Exercise details: Set down the whole listing verbatim.

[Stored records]
***
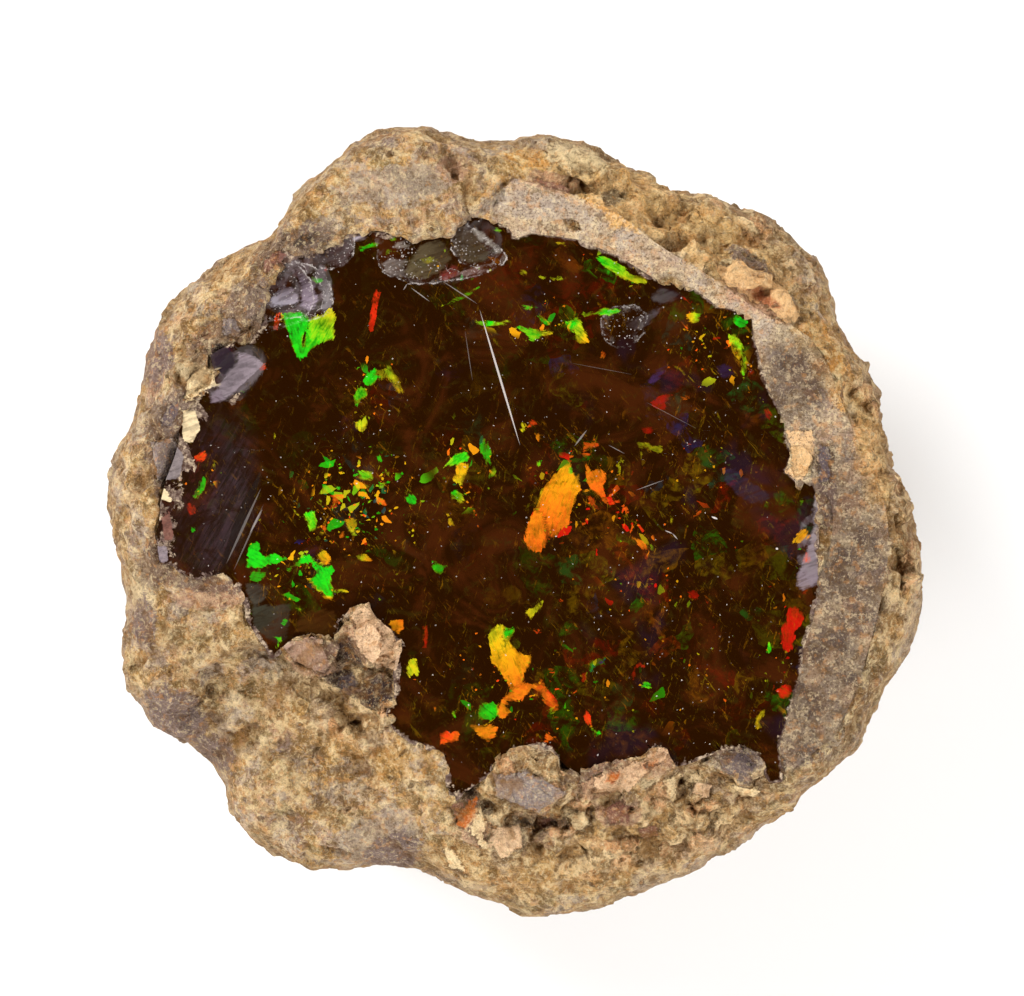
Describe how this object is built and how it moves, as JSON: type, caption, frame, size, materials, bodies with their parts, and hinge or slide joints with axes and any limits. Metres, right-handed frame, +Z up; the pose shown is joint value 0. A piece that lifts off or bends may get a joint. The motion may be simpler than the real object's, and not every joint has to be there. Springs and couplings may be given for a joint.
{
  "type": "opal nodule",
  "caption": "Half of a natural opal nodule: a rough tan volcanic rind round a dark glassy precious-opal core with a ground flat face and chipped rim.",
  "frame": {"origin": "middle of the nodule's footprint, on the small flat underneath that it rests on", "axes": "+Z up out of the ground face, +X to the right and +Y to the top of the face as pictured from above"},
  "size_m": [0.0654, 0.0635, 0.0313],
  "materials": {
    "rind_rock": "rough grainy volcanic rock, tan to ochre with grey patches; ground flat but not polished beside the opal",
    "precious_opal": "glossy dark brown precious opal with green, yellow, orange and red play of colour; shell-like fractures at the rim"
  },
  "bodies": {
    "root": {"rind": "rind_rock", "opal": "precious_opal"}
  },
  "joints": []
}
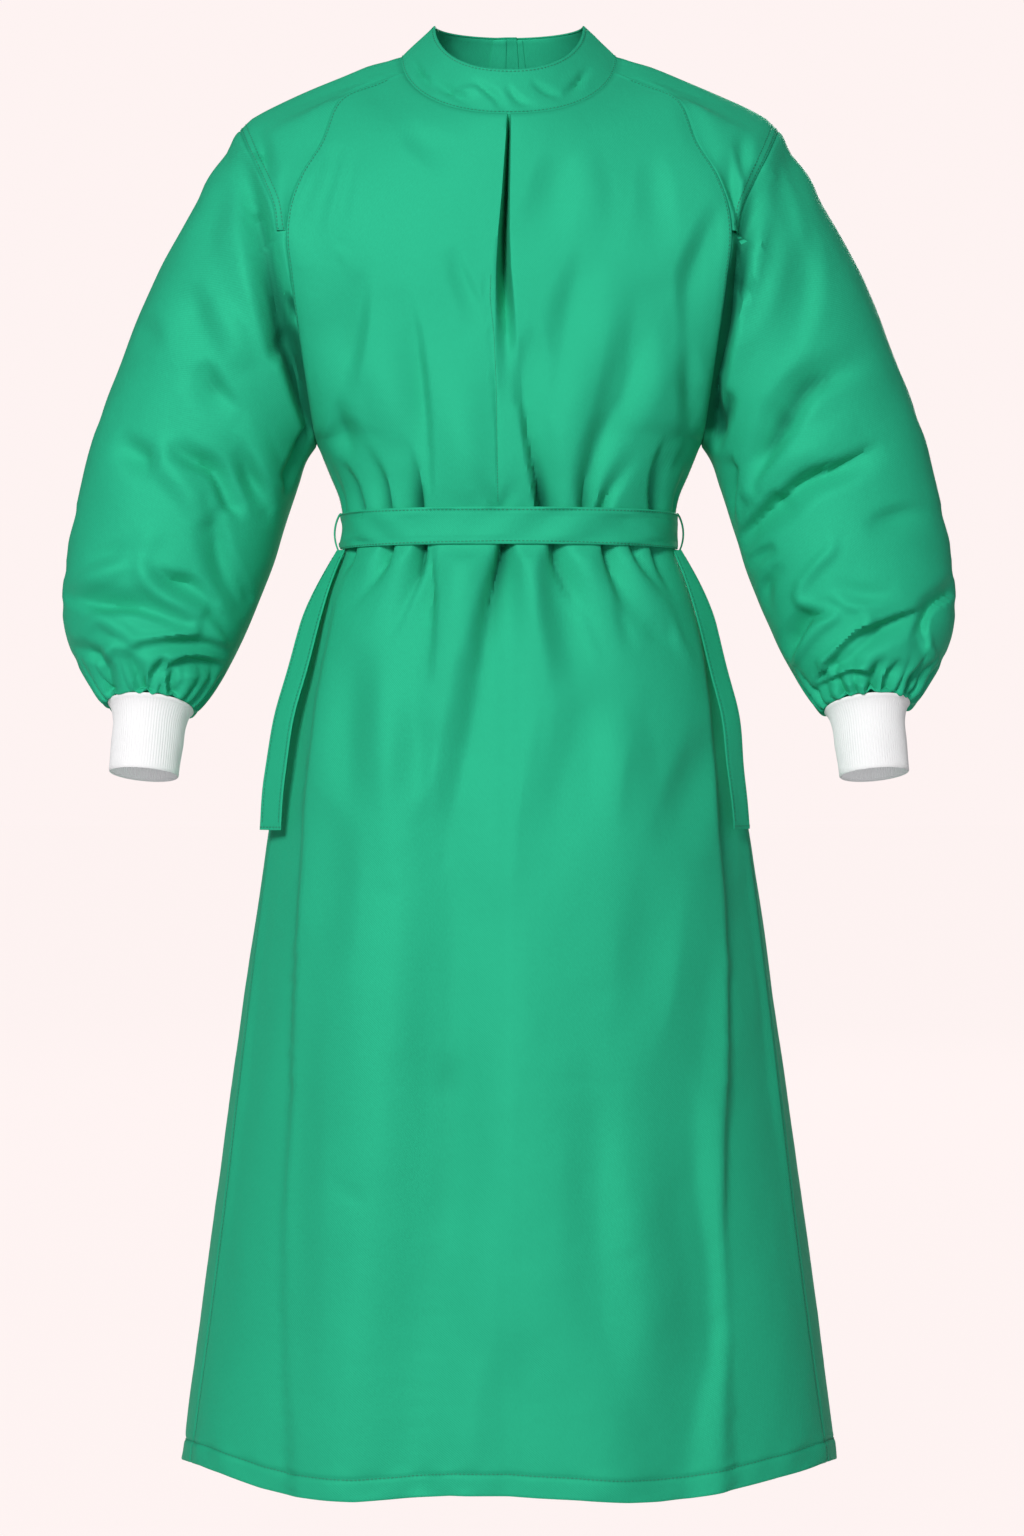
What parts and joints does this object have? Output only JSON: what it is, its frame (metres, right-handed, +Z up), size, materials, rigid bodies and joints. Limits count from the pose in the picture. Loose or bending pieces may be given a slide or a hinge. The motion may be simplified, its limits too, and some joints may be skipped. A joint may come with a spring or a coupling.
{
  "type": "surgical gown",
  "caption": "Long reusable surgical gown in plain cloth with a stand collar, an inverted front pleat, raglan seams, full gathered sleeves, ribbed knit cuffs, a front belt and side ties.",
  "frame": {"origin": "The middle of the neck, level with the sides of the collar's lower edge, where a wearer or a hanger carries the gown.", "axes": "+X is the wearer's left, +Y the wearer's back (the front of the gown faces -Y), +Z up."},
  "size_m": [0.774, 0.3699, 1.2464],
  "materials": {
    "green_cloth": "smooth fine twill with a soft sheen",
    "white_knit": "matt fine rib knit"
  },
  "bodies": {
    "root": {"front": "green_cloth", "back_left": "green_cloth", "back_right": "green_cloth", "yoke_left": "green_cloth", "yoke_right": "green_cloth", "sleeve_left": "green_cloth", "sleeve_right": "green_cloth", "collar": "green_cloth", "neck_tab_left": "green_cloth", "neck_tab_right": "green_cloth", "belt": "green_cloth", "belt_loop_left": "green_cloth", "belt_loop_right": "green_cloth", "tie_left": "green_cloth", "tie_right": "green_cloth", "cuff_left": "white_knit", "cuff_right": "white_knit"}
  },
  "joints": []
}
***
Worked solution:
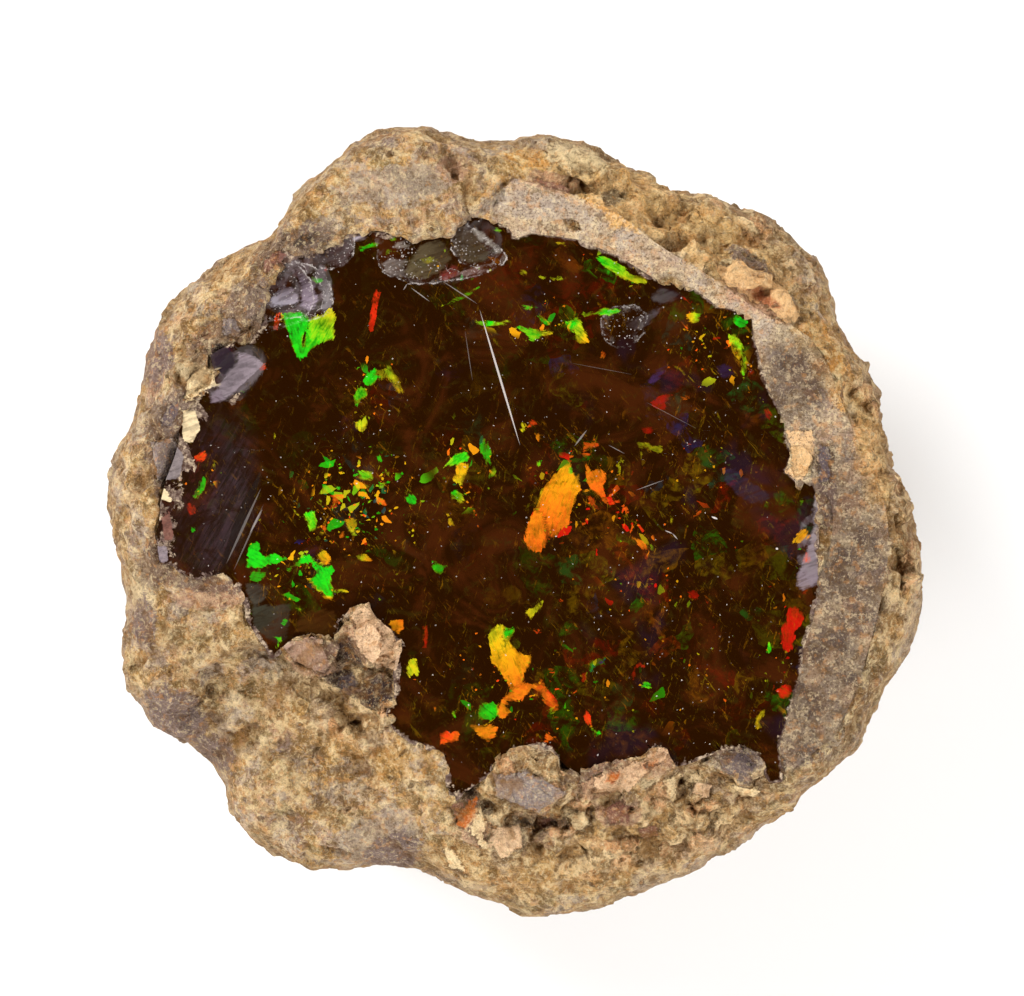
Describe how this object is built and how it moves, as JSON: type, caption, frame, size, materials, bodies with their parts, and hinge or slide joints with axes and any limits. Metres, right-handed frame, +Z up; the pose shown is joint value 0. A piece that lifts off or bends may get a joint. The motion may be simpler than the real object's, and not every joint has to be there. Springs and couplings may be given for a joint.
{
  "type": "opal nodule",
  "caption": "Half of a natural opal nodule: a rough tan volcanic rind round a dark glassy precious-opal core with a ground flat face and chipped rim.",
  "frame": {"origin": "middle of the nodule's footprint, on the small flat underneath that it rests on", "axes": "+Z up out of the ground face, +X to the right and +Y to the top of the face as pictured from above"},
  "size_m": [0.0654, 0.0635, 0.0313],
  "materials": {
    "rind_rock": "rough grainy volcanic rock, tan to ochre with grey patches; ground flat but not polished beside the opal",
    "precious_opal": "glossy dark brown precious opal with green, yellow, orange and red play of colour; shell-like fractures at the rim"
  },
  "bodies": {
    "root": {"rind": "rind_rock", "opal": "precious_opal"}
  },
  "joints": []
}
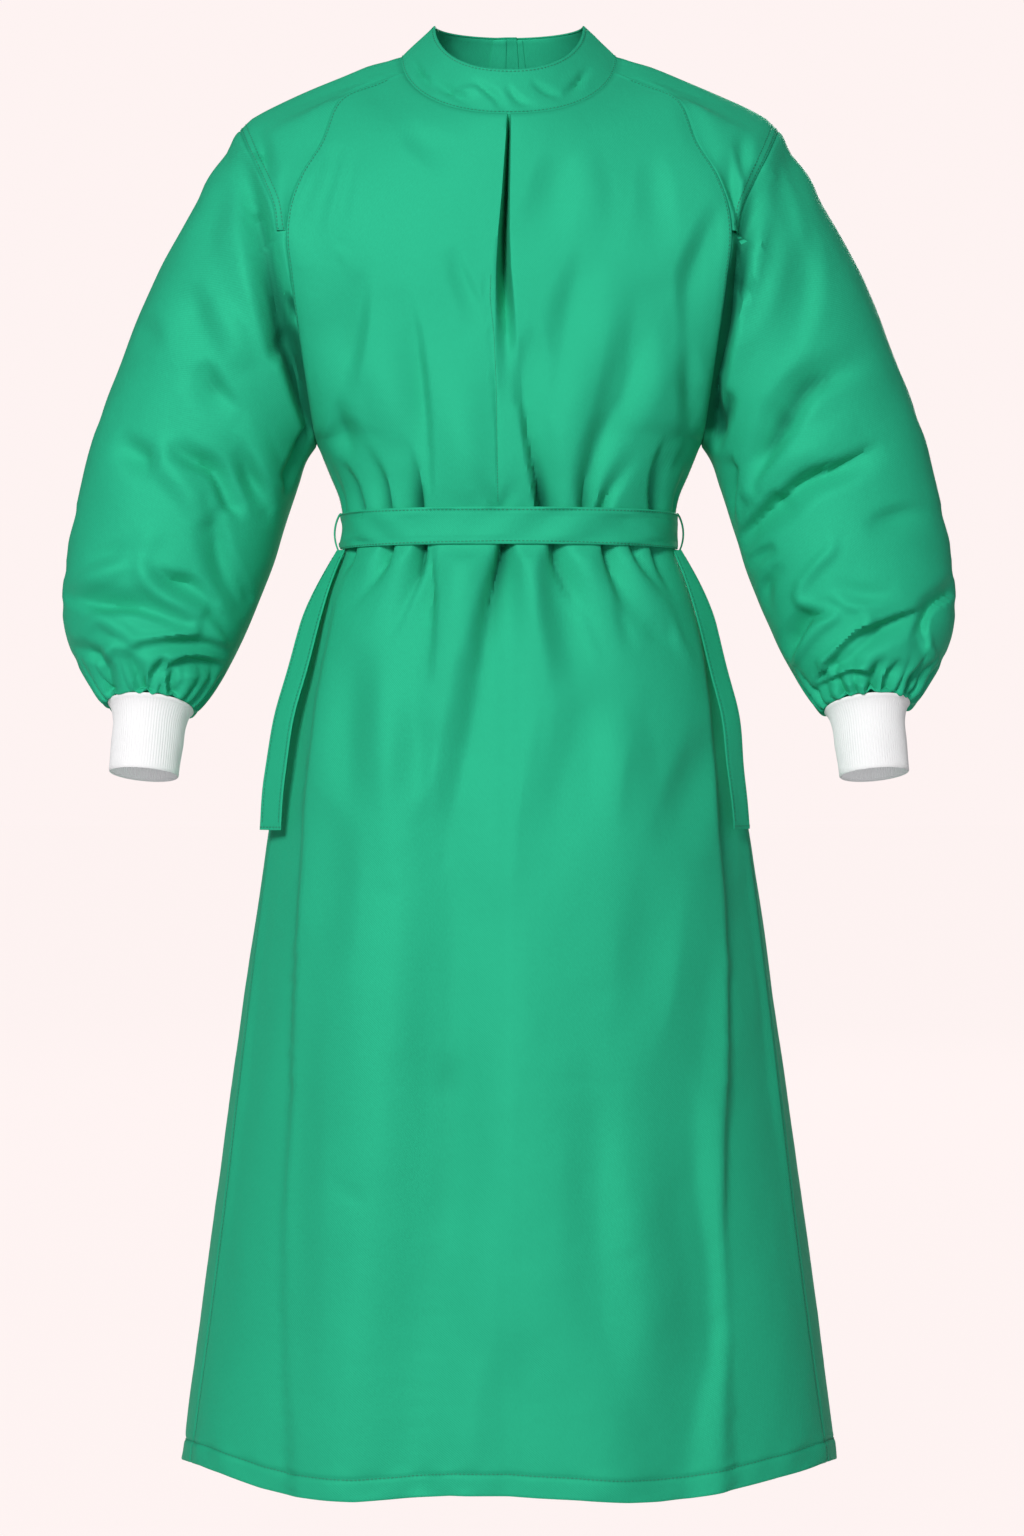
What parts and joints does this object have? Output only JSON: what it is, its frame (metres, right-handed, +Z up), size, materials, rigid bodies and joints. Limits count from the pose in the picture. Loose or bending pieces may be given a slide or a hinge. The motion may be simplified, its limits too, and some joints may be skipped. A joint may come with a spring or a coupling.
{
  "type": "surgical gown",
  "caption": "Long reusable surgical gown in plain cloth with a stand collar, an inverted front pleat, raglan seams, full gathered sleeves, ribbed knit cuffs, a front belt and side ties.",
  "frame": {"origin": "The middle of the neck, level with the sides of the collar's lower edge, where a wearer or a hanger carries the gown.", "axes": "+X is the wearer's left, +Y the wearer's back (the front of the gown faces -Y), +Z up."},
  "size_m": [0.774, 0.3699, 1.2464],
  "materials": {
    "green_cloth": "smooth fine twill with a soft sheen",
    "white_knit": "matt fine rib knit"
  },
  "bodies": {
    "root": {"front": "green_cloth", "back_left": "green_cloth", "back_right": "green_cloth", "yoke_left": "green_cloth", "yoke_right": "green_cloth", "sleeve_left": "green_cloth", "sleeve_right": "green_cloth", "collar": "green_cloth", "neck_tab_left": "green_cloth", "neck_tab_right": "green_cloth", "belt": "green_cloth", "belt_loop_left": "green_cloth", "belt_loop_right": "green_cloth", "tie_left": "green_cloth", "tie_right": "green_cloth", "cuff_left": "white_knit", "cuff_right": "white_knit"}
  },
  "joints": []
}